Sunday, May 6, 2012

Figurative Langauge: Literal vs. Author's Meaning

Last week in reading, we introduced figurative language. We will dive into all of the sub-categories of figurative language (including similes/metaphors, idioms, exaggerations, hyperboles, etc.) this coming week. I used this anchor chart to demonstrate the literal meaning and the author's meaning of "a frown that breaks rocks" - a phrase from one of our mentor texts. (Please don't judge my frown with big muscles. I've never claimed to be a good artist!)
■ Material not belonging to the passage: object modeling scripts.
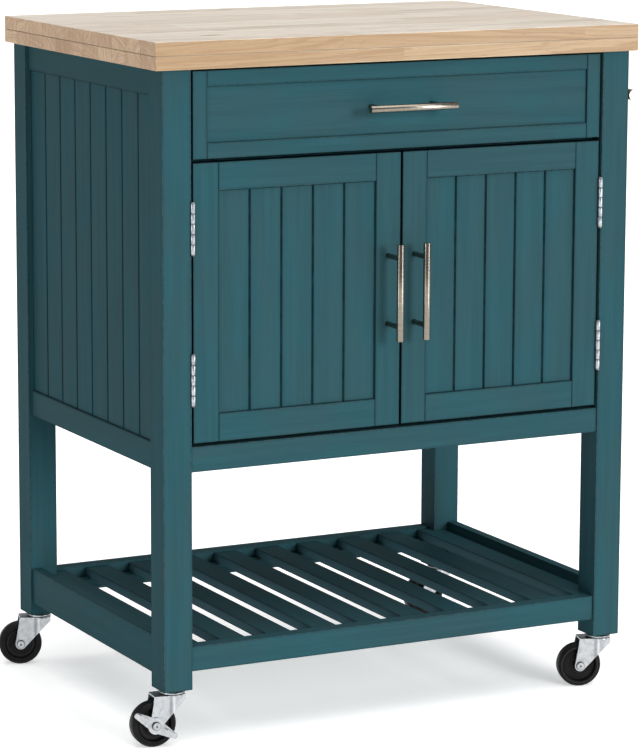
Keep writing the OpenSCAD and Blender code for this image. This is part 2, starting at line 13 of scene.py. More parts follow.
import bmesh
import bpy
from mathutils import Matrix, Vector


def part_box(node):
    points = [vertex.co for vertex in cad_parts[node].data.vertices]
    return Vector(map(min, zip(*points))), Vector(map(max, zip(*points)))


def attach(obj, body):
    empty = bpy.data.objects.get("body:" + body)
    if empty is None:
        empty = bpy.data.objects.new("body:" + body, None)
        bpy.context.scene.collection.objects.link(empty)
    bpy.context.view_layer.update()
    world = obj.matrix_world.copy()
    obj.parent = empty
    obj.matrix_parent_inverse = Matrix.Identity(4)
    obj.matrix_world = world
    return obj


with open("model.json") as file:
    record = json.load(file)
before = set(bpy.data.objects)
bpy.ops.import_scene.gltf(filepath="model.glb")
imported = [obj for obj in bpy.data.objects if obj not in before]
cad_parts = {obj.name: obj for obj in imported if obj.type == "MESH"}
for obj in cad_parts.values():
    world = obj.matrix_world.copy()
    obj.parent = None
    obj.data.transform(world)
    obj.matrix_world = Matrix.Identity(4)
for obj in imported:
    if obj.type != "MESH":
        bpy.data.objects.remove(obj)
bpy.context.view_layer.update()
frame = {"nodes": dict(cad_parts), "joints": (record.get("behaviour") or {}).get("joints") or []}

nodes = frame["nodes"]
MM = 0.001

# %% [markdown]
# ## Writing shader maths as sums
#
# A finish is a small network of nodes. Wiring dozens of Math nodes by hand hides the
# idea, so one class wraps an output socket and lets plain Python operators add the
# nodes. `1 - mask` works too, because each operator has its reflected form.

# %% A socket that can be added and multiplied
class Wire:
    """An output socket of a finish, for use in sums."""

    def __init__(self, finish, socket):
        self.finish = finish
        self.socket = socket

    def math(self, operation, *values):
        return self.finish.node("Math", {"operation": operation}, list(values))

    def __add__(self, other):
        return self.math("ADD", self, other)

    def __radd__(self, other):
        return self.math("ADD", other, self)

    def __sub__(self, other):
        return self.math("SUBTRACT", self, other)

    def __rsub__(self, other):
        return self.math("SUBTRACT", other, self)

    def __mul__(self, other):
        return self.math("MULTIPLY", self, other)

    def __rmul__(self, other):
        return self.math("MULTIPLY", other, self)

    def __truediv__(self, other):
        return self.math("DIVIDE", self, other)

    def __mod__(self, other):
        return self.math("FLOORED_MODULO", self, other)

    def __gt__(self, other):
        return self.math("GREATER_THAN", self, other)

    def __lt__(self, other):
        return self.math("LESS_THAN", self, other)

    def __abs__(self):
        return self.math("ABSOLUTE", self)

    def floor(self):
        return self.math("FLOOR", self)

    def root(self):
        return self.math("SQRT", self)

    def least(self, other):
        return self.math("MINIMUM", self, other)

    def most(self, other):
        return self.math("MAXIMUM", self, other)

    def fade(self, full, none):
        """1 where this value is full, falling smoothly to 0 at none."""
        return self.finish.node(
            "MapRange", {"interpolation_type": "SMOOTHSTEP"},
            {"Value": self, "From Min": none, "From Max": full, "To Min": 0.0, "To Max": 1.0})


# %% [markdown]
# ## One finish, one node method
#
# Every other node comes from a single method. It sets a node's own settings first,
# because a setting such as the data type changes which sockets exist, and then fills
# the sockets with numbers, colours or wires. Positions are taken from the object's
# own coordinates, so a pattern stays put when its drawer or door moves.

# %% A finish with its node method
class Finish:
    """A material under construction."""

    def __init__(self, name):
        self.material = bpy.data.materials.new(name)
        self.material.use_nodes = True
        self.tree = self.material.node_tree
        self.shader = next(n for n in self.tree.nodes if n.type == "BSDF_PRINCIPLED")
        self.place = self.node("TexCoord", {}, {}, "Object")
        axes = self.node("SeparateXYZ", {}, [self.place], "X", "Y", "Z")
        self.x, self.y, self.z = axes

    def node(self, kind, settings, inputs, *outputs):
        made = self.tree.nodes.new("ShaderNode" + kind)
        for key, value in settings.items():
            setattr(made, key, value)
        named = inputs.items() if isinstance(inputs, dict) else enumerate(inputs)
        for key, value in named:
            if isinstance(key, int):
                socket = made.inputs[key]
            else:
                socket = next(s for s in made.inputs if s.name == key and s.enabled)
            self.fill(socket, value)
        usable = [s for s in made.outputs if s.enabled]
        wires = [Wire(self, s) for name in outputs for s in usable if s.name == name]
        if not outputs:
            return Wire(self, usable[0])
        return wires if len(wires) > 1 else wires[0]

    def fill(self, socket, value):
        if isinstance(value, Wire):
            self.tree.links.new(value.socket, socket)
        elif socket.type == "RGBA" and len(value) == 3:
            socket.default_value = (*value, 1)
        else:
            socket.default_value = value

    def wear(self, key, value):
        """Sets one of the shader's own sockets, to a number, a colour or a wire."""
        self.fill(self.shader.inputs[key], value)

    def mix(self, amount, first, second):
        """Colours from first at 0 to second at 1."""
        return self.node("Mix", {"data_type": "RGBA"},
                         {"Factor": amount, "A": first, "B": second}, "Result")

    def at(self, x, y, z):
        return self.node("CombineXYZ", {}, [x, y, z])

    def noise(self, scales, detail=3.0, seed=0.0, rough=0.55):
        """Noise with its own scale, in cycles per metre, along each axis."""
        point = self.at(self.x * scales[0] + seed, self.y * scales[1], self.z * scales[2])
        return self.node("TexNoise", {"noise_dimensions": "3D"},
                         {"Vector": point, "Scale": 1.0, "Detail": detail, "Roughness": rough},
                         "Fac")

    def bump(self, height, depth):
        """A relief of that depth in metres, from heights of 0 to 1."""
        return self.node("Bump", {}, {"Strength": 1.0, "Distance": depth, "Height": height})


def choose(mask, inside, outside):
    """inside where mask is 1, outside where it is 0."""
    return inside * mask + outside * (1 - mask)


print("shader helpers ready")

# %% [markdown]
# ## Where the edges of a board are
#
# Handling rubs the paint off a board's edges, and a dark glaze stays in its joints.
# Both need to know how far a point on a board lies from the nearest edge. On a box,
# one of the three distances to its pairs of faces is zero, and the middle one of the
# three is the distance to the edge. Boards that repeat are folded onto one of them.

# %% Distance to the nearest edge of a box
def edge_distance(point, low, high):
    """How far a point on a box's surface is from the box's nearest edge."""
    a, b, c = [(h - l) / 2 - abs(p - (h + l) / 2) for p, l, h in zip(point, low, high)]
    return a.least(b).most(a.most(b).least(c))


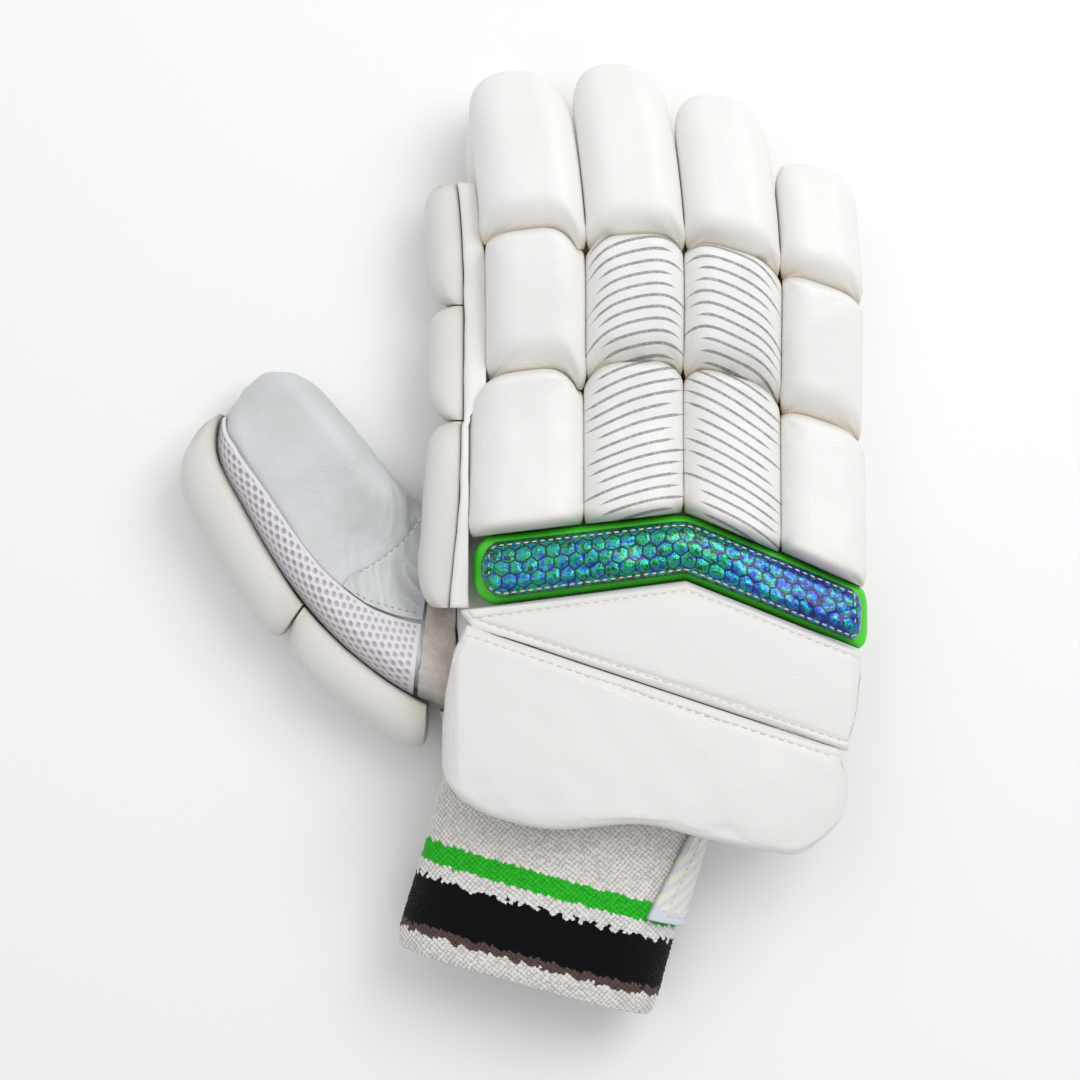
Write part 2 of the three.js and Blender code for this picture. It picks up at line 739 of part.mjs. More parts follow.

When students came to the carpet for our lesson, I had them each bring a post-it on a hard surface and a pencil. For guided practice, I paired students up and asked them to draw the literal and author's meaning for the following phrase from one of our mentor texts: "Slowly dusk pours the syrup of darkness into the forest."

Students who had to draw the literal meaning for this phrase came up first. Each student described what they
drew. We saw a lot of pictures of dusk with real hands squeezing an actual syrup bottle over the top of trees in a forest. Two of the pictures had other trees asking, "Where are the waffles!" It made us laugh and truly helped to establish that we can't always take author's words literally when we read.

Understanding figurative language means we need to think beyond the literal meaning of words. I was pleased to see that the author's meaning drawings students made for "slowly dusk pours the syrup of darkness into the forest" didn't have any actual syrup bottles in them. Students simply drew a peaceful forest getting darker.

As a class, we wrote out in words the literal meaning and the author's meaning for our phrase.

For independent practice, students returned to their desks and glued the following chart into their Author's Craft section of their Thoughtful Logs. Students drew a picture and wrote out in words the literal meaning and the author's meaning for the phrase: "a laugh that creates tidal waves..."

In other news, we have been working on pre-writing, drafting, editing, and publishing our Mother's Day projects. For the sake of wanting to surprise any of our mothers who follow our blog, I'm going to refrain from posting too many pictures of what we're doing so that I don't completely give away what your little munchkins will be giving you. Here they are in the publishing process:

Last week, we also worked on writing our thank you cards to the Jefferson County Courthouse and the Kutz Farm for letting us visit and learn about government and agriculture. I printed off several pictures from our field trips and each student used one of the pictures on each of their cards to kind of 'personalize' our experience at each place. Prior to writing, we reviewed the parts of a friendly letter, in addition to a topic sentence, three supporting detail sentences, and a closing sentence for a strong paragraph.

Lastly, Nina was our Person of the Week last week. She brought in her dog, Meatball!So tiny and so very cute. :)


  1. Well it looks like you had a lovely, busy week :) Figurative Language is fun to teach. My kids fell in love with the phrase "frozen in time," and I found it popping up in their writing, sometimes correctly, but mostly a little abused! LOL

    Buzzing with Ms. B

  2. Very cute! I love how concrete you have made this abstract concept. Thanks for sharing.


  3. I just wanted to say Happy Teacher Appreciation Week to you! You are an inspiration daily to me! Wish I could get up there to observe you in your classroom, but it would be quite the road trip from Central Florida! :)

    Have a great week!

  4. What mentor texts did you use for "a frown that breaks rocks" and "slowly dusk pours the syrup..."? Thanks!